We have articulated clearly the steps a district court must take to impose a presumptively reasonable sentence, and the factors the defendant must address in order to challenge that presumption. The first step for a district court after Booker, just as before, is to calculate correctly the guidelines range. See United States v. LaShay, 417 F.3d 715, 719 (7th Cir.2005); United States v. George, 403 F.3d 470, 472-73 (7th Cir.2005). Even though the guidelines are no longer binding on sentencing courts, they "continue to inform district judges' decisions." George, 403 F.3d at 472; see also United States v. Alburay, 415 F.3d 782, 786 (7th Cir.2005). Accordingly, the district court must perform the calculation correctly so that it can be "a meaningful guide in the district court's imposition of a final sentence." United States v. Baretz, 411 F.3d 867, 877 (7th Cir.2005). The court must review the sentencing factors in § 3553(a) when determining its discretionary sentence, United States v. Newsom, 428 F.3d 685, 687 (7th Cir.2005), but need not detail its statutory analysis on the record so long as the sentence is within the guidelines range. George, 403 F.3d at 472-73. Sentencing courts need only provide enough of an analysis to demonstrate that they "considered the § 3553 factors relevant to the calculation of the defendant's sentence and that the application of those factors to the facts of the case was not unreasonable." United States v. Vaughn, 433 F.3d 917, 924 (7th Cir.2006) (citation omitted). If the sentence is above or below the guidelines range then a district court must "explain why . this defendant deserves more or less." George, 403 F.3d at 472-73. The further the sentence is from the guidelines range, the more thorough that explanation must be. United States v. Dean, 414 F.3d 725, 729 (7th Cir.2005). On appeal, we review the sentence for reasonableness. Alburay, 415 F.3d at 786. If the sentence is within the properly calculated guidelines range, then we presume it is reasonable, and the defendant may rebut this presumption "only by demonstrating that his or her sentence is unreasonable when measured against the factors set forth in § 3553(a)." United States v. Mykytiuk, 415 F.3d 606, 608 (7th Cir. 2005).
Here, Mr. Sankey repeats a variety of reasons that he offered the district court in asking for leniency. Many of his contentions concern the district court's handling of the trial and have little to do with § 3553(a). Those matters that properly deal with the sentencing process were appropriately considered by the district court. As the Government points out, because the Government carefully followed the remedial approach of United States v. Booker, 543 U.S. 220, 125 S.Ct. 738, 160 L.Ed.2d 621 (2005), it was not necessary for the jury to have found beyond a reasonable doubt that Mr. Sankey obstructed justice. With respect to his family situation, the district court listened to defense counsel's comments before imposing the sentence. It is clear that the district court was not required to impose a sentence below the guidelines range.

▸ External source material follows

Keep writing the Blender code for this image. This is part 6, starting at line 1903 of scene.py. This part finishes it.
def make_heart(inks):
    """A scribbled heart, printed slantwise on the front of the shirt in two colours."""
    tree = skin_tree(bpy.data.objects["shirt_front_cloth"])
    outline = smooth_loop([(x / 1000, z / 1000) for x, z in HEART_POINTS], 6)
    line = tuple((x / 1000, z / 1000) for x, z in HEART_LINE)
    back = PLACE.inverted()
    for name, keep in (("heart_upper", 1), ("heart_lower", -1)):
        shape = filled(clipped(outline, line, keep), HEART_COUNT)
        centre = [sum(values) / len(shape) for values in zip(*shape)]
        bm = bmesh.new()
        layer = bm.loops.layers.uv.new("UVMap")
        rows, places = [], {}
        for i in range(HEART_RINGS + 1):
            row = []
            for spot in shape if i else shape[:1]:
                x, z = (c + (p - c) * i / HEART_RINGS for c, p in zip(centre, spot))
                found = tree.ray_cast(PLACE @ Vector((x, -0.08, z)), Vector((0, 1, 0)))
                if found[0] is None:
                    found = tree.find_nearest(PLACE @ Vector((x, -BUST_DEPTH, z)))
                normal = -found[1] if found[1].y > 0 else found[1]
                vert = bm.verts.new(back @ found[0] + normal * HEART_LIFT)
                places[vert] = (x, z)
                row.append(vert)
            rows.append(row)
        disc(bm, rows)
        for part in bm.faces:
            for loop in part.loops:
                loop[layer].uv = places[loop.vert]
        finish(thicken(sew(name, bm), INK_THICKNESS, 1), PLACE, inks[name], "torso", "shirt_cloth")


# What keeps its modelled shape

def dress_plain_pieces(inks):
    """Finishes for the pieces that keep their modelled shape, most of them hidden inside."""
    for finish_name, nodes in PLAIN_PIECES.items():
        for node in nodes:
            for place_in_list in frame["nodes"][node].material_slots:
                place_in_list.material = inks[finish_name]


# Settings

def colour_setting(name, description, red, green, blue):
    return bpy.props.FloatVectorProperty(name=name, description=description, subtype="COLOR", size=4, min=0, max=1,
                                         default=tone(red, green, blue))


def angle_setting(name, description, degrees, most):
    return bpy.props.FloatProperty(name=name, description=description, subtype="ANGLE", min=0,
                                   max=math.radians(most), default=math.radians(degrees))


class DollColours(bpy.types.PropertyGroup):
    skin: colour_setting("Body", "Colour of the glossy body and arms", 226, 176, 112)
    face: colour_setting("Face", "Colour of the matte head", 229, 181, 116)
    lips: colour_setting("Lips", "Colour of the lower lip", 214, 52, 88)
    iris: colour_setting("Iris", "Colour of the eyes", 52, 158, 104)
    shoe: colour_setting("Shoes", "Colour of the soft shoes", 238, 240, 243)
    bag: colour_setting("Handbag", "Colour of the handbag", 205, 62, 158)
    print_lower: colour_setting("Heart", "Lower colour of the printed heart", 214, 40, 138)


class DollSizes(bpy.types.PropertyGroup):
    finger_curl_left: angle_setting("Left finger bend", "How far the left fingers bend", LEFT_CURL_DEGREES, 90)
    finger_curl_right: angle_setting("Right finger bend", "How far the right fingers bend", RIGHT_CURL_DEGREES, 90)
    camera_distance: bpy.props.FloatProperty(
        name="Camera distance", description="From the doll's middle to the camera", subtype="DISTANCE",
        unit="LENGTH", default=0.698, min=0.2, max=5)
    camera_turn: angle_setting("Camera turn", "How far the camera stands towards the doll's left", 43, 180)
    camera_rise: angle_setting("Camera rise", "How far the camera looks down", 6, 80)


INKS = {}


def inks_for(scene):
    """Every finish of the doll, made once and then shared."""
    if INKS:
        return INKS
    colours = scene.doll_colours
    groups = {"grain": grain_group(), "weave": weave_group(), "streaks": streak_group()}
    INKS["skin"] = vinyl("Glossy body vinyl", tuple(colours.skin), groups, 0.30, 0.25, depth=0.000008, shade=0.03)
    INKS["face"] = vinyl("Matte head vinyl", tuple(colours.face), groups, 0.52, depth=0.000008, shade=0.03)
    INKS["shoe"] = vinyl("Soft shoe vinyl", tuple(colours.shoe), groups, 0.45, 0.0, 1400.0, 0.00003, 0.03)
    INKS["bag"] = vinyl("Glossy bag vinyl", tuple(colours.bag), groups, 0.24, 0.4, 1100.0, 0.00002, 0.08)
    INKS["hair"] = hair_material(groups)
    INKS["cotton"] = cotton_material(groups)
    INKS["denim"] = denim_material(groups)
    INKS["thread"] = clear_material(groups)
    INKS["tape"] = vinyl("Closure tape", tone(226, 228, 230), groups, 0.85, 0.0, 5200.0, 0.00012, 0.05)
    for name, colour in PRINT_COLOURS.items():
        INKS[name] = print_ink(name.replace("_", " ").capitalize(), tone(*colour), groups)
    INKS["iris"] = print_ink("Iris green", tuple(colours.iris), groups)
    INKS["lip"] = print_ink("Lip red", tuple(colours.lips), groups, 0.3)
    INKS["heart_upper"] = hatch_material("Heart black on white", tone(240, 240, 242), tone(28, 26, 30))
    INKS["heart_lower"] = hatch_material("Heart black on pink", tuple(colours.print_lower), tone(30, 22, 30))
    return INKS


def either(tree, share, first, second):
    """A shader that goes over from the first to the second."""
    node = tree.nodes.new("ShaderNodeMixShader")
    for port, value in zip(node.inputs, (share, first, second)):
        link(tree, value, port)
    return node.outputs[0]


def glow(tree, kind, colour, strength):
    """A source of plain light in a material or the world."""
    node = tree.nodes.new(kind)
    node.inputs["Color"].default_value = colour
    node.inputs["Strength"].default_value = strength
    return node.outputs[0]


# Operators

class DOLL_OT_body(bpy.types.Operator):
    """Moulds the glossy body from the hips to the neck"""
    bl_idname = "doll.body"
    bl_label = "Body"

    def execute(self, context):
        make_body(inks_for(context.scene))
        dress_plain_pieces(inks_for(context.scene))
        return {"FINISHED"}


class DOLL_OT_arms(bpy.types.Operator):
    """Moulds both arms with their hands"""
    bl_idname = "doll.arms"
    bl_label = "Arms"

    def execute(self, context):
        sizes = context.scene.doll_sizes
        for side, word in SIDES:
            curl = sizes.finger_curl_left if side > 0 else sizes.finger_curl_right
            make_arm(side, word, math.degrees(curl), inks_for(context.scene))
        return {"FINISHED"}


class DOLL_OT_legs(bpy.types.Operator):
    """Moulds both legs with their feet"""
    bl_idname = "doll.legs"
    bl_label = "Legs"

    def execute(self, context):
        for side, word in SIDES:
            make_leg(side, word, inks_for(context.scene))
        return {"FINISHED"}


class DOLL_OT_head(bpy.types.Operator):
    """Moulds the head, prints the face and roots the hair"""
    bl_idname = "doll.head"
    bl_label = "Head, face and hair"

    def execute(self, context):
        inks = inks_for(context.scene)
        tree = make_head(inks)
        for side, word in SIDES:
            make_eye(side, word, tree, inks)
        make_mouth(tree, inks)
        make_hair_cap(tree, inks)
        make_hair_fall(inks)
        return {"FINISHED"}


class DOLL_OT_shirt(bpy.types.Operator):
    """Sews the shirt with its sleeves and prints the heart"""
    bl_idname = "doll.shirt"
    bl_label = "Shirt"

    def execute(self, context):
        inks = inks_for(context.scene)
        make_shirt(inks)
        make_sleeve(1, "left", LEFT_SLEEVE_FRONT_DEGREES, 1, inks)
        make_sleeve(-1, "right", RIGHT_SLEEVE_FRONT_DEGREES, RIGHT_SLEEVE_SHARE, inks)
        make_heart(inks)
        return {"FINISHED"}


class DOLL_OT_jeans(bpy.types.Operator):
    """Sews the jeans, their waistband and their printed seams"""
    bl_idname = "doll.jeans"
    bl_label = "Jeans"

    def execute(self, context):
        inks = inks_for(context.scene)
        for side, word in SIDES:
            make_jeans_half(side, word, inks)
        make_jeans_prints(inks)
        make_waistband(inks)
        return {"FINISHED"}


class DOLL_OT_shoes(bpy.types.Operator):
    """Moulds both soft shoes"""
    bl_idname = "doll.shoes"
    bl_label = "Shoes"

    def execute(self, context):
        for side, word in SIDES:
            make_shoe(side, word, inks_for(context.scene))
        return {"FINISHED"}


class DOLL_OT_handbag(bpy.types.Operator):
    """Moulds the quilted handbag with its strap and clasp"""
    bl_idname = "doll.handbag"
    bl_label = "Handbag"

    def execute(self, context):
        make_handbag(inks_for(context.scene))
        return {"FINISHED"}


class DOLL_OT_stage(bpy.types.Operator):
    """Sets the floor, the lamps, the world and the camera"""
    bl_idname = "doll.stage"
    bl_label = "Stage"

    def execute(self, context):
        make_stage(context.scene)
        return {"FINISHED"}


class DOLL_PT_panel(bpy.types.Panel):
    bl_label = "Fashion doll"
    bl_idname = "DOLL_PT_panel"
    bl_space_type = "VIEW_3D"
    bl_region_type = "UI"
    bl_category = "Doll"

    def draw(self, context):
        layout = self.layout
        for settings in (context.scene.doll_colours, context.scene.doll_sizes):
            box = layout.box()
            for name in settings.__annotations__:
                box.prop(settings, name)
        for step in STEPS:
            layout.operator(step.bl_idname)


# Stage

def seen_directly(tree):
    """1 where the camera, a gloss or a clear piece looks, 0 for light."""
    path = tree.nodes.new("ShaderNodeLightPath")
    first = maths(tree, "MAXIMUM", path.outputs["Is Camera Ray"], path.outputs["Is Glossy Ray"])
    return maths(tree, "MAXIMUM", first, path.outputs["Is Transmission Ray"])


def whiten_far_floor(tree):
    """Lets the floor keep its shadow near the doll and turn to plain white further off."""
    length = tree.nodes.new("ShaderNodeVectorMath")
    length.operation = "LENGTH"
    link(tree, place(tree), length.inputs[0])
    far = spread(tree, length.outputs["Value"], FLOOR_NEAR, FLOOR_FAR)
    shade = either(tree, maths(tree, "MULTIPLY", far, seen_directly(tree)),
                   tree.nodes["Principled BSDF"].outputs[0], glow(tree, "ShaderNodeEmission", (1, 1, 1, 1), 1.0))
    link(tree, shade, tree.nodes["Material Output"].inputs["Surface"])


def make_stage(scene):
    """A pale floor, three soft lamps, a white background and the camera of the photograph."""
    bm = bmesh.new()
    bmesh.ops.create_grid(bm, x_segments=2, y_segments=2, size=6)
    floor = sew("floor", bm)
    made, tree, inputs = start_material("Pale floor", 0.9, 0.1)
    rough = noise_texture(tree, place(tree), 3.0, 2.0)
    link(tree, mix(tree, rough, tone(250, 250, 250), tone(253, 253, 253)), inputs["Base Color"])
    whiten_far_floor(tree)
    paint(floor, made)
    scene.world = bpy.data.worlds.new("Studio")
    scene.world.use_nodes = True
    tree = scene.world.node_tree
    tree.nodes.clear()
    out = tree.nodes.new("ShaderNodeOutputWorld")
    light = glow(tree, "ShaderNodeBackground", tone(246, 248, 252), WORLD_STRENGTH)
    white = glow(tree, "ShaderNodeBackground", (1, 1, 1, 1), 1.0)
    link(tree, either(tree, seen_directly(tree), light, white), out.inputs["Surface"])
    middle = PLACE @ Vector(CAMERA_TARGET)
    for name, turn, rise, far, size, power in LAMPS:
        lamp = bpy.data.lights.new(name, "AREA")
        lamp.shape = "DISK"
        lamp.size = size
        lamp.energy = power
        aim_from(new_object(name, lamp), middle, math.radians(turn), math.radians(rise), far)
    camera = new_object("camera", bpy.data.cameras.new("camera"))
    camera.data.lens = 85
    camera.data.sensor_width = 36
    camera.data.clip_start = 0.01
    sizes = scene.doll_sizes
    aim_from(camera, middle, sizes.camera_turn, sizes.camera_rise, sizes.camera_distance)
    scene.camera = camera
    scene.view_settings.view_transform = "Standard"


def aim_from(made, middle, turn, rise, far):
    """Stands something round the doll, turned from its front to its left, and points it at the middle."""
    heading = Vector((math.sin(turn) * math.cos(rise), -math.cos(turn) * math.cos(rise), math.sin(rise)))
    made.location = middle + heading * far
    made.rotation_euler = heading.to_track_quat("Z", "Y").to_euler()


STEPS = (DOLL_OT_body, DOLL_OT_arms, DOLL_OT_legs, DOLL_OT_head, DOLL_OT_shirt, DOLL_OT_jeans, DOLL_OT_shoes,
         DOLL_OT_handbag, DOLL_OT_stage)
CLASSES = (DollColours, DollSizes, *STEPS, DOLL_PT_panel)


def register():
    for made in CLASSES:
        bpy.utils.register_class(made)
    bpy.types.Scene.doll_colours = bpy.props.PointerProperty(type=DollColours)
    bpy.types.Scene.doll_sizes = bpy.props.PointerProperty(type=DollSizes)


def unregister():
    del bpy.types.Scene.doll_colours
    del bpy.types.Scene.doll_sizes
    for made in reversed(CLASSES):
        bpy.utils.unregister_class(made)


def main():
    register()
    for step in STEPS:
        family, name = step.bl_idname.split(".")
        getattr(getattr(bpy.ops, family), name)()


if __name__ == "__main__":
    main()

Our role is not to decide whether a lower sentence could be a reasonable sentence; instead, we must determine whether the district court adequately explained its rationale so to allow us to find that the court's exercise of discretion was reasonable. Cunningham, 429 F.3d at 679; United States v. Castro-Juarez, 425 F.3d 430, 433 (7th Cir.2005). Despite his counsel's best attempts to portray him and the circumstances of his crime in the most sympathetic light possible, nothing in this record convinces us that the district court failed to account for its decision or that it was required to grant Mr. Sankey greater leniency for any reason. Indeed, Mr. San-key has only undermined his cause by misrepresenting the record in his brief. He says that this "is not a case where the defendant had any history of criminal wrongdoing," Defendant's Br. at 10, but Mr. Sankey has four prior convictions, including one for fraud. Given a full — and accurate — accounting of the information before the district court, we cannot say that Mr. Sankey's sentence is unreasonable.
Conclusion
Mr. Sankey's sentence was within the range calculated by the probation office, as adopted by the district court, and he has not shown any error in that calculation. His mere assertion that the court was insufficiently swayed by the circumstances of the offense is not enough to rebut the presumption of reasonableness.

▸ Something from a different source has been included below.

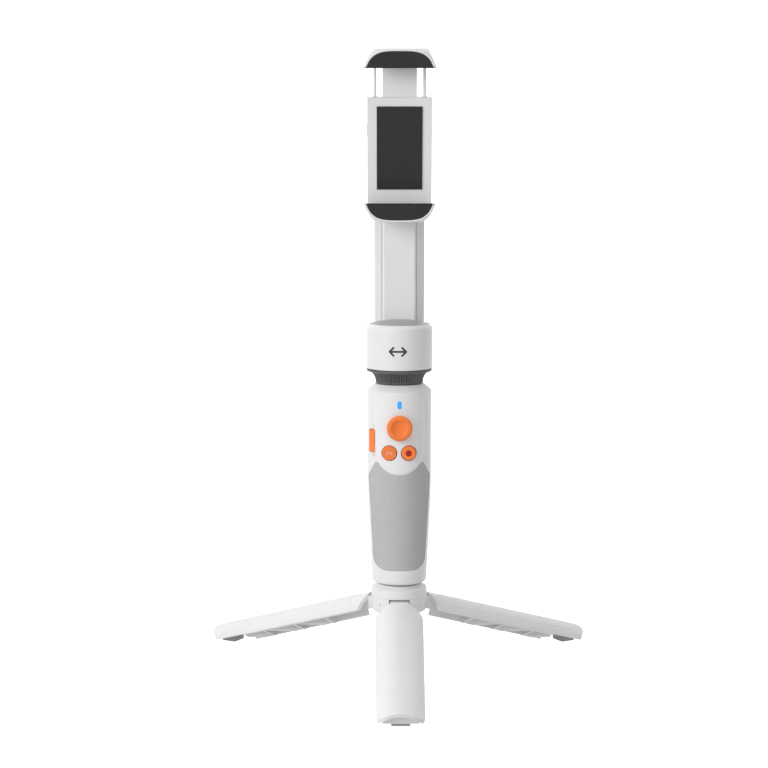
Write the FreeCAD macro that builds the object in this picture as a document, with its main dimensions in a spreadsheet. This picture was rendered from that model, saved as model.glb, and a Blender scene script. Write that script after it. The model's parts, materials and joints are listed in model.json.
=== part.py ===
import FreeCAD, Part
import math
import operator
import os

import Sketcher

# A two-axis phone gimbal on a folding table tripod, in millimetres.
# Z is up, Z = 0 is the floor under the three feet, and the pan axis is X = Y = 0.
# The control panel faces -Y. Sub-parts are built where they lie on the standing gimbal.

DRIVING = {
    # tripod
    "HubRadius": 15.0, "HubBottom": 30.7, "HubTop": 39.4, "CollarTop": 46.0, "NeckRadius": 11.9,
    "PivotRadius": 9.5, "PivotHeight": 35.7, "KnuckleRadius": 3.4, "KnuckleHalf": 5.15, "PinRadius": 1.25,
    "LegLength": 112.5, "LegSlope": 17.1, "LegInset": 0.3, "LegWall": 1.8, "RibWall": 1.4,
    "RibStart": 33.5, "RibPitch": 20.8, "KeelDepth": 2.2, "ShoulderStart": 6.4, "ShoulderEnd": 10.6,
    "FootWidth": 9.4, "FootInner": 105.0, "FootOuter": 113.5, "ScrewRadius": 3.175,
    # handle
    "HandleBottom": 47.0, "HandleTop": 155.0, "HandleRadius": 17.1, "HandleFoot": 14.7, "HandleWall": 1.8,
    "ShoulderRise": 3.4, "ShoulderWidth": 4.1,
    "PanelHalf": 12.3, "PanelRadius": 17.5, "PanelBottom": 108.5, "PanelTop": 151.0, "GripDepth": 0.9,
    "GripBottom": 55.3,
    "StickHeight": 133.3, "StickRadius": 6.85, "StickPivot": 12.0, "ButtonRadius": 3.85,
    "ButtonHeight": 119.5, "ModeAcross": -5.35, "RecordAcross": 4.9, "LightHeight": 145.2,
    "LightWidth": 2.2, "LightTall": 4.3,
    "RockerHeight": 125.2, "RockerHalf": 6.0, "RockerWidth": 4.8, "RockerAngle": 57.0,
    # telescopic rod
    "RodRadius": 7.4, "RodStep": 0.7, "RodWall": 0.65, "RodBottom": 57.0, "RodTop": 152.0,
    # pan motor
    "MotorRadius": 17.6, "MotorBottom": 163.3, "MotorTop": 185.6, "CapRadius": 15.5, "CapEdge": 187.3,
    "CapTop": 189.0, "BaseBottom": 155.3, "BaseTop": 163.0, "BaseNeck": 12.7, "ShaftRadius": 2.05,
    "BearingRadius": 4.2, "CoreRadius": 7.0, "ToothRadius": 13.2, "ToothCount": 12,
    # sliding arm
    "MastHalf": 9.2, "MastFront": 10.0, "MastNeck": 17.05, "MastBack": 18.6, "RailHalf": 11.8,
    "MastTop": 245.0, "ArmHalf": 13.55, "ArmFront": 15.4, "ArmInner": 18.75, "ArmBack": 21.0,
    "ArmBottom": 184.0,
    # roll motor
    "RollHeight": 289.2, "RollRadius": 17.5, "RollFront": 7.0, "RollSplit": 10.7, "RollBack": 21.5,
    # tilting phone clamp
    "TiltDepth": 2.0, "TiltAngle": 10.0, "ClampGap": 77.8, "ClampBodyTop": 18.5, "ClampHalf": 17.0,
    "ClampFront": 8.0, "ClampRear": 3.0, "PhoneDepth": 8.1, "JawHalf": 18.9, "JawFlat": 9.7,
    "JawHeight": 6.7, "JawFall": 8.0, "LipReach": 3.4, "LipThick": 2.4, "JawRim": 1.75,
}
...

For the forgoing reasons, the sentence imposed by the district court is affirmed.
AFFIRMED
. To ease confusion, we will refer to Allan Sankey's father, Greg Stankey, simply as "Greg" in this order.
. Specifically, Mr. Sankey first contends that the jury acquitted him on two other counts that are substantively identical to the count of conviction. According to Mr. Sankey, the jury's rendering of inconsistent verdicts on counts with the same underlying elements shows that the jury did not believe he was guilty of the charged offense. He argues that the jury must have convicted him on a single count because it was concerned that he would not be required to repay the loan proceeds if he were acquitted on every count. Secondly, Mr. Sankey characterizes the jury's question to the court as to whether he would be held accountable for the outstanding balance on the loan as an indication that the jury was only concerned that he be held accountable for the loan. He argues that the court's answer to the jury failed to address that concern and effectively encouraged it to convict him. Finally, Mr. Sankey attributes the events underlying his conviction to a falling out among his family members. Mr. Sankey contends that these factors required the district court to be more lenient in imposing his sentence.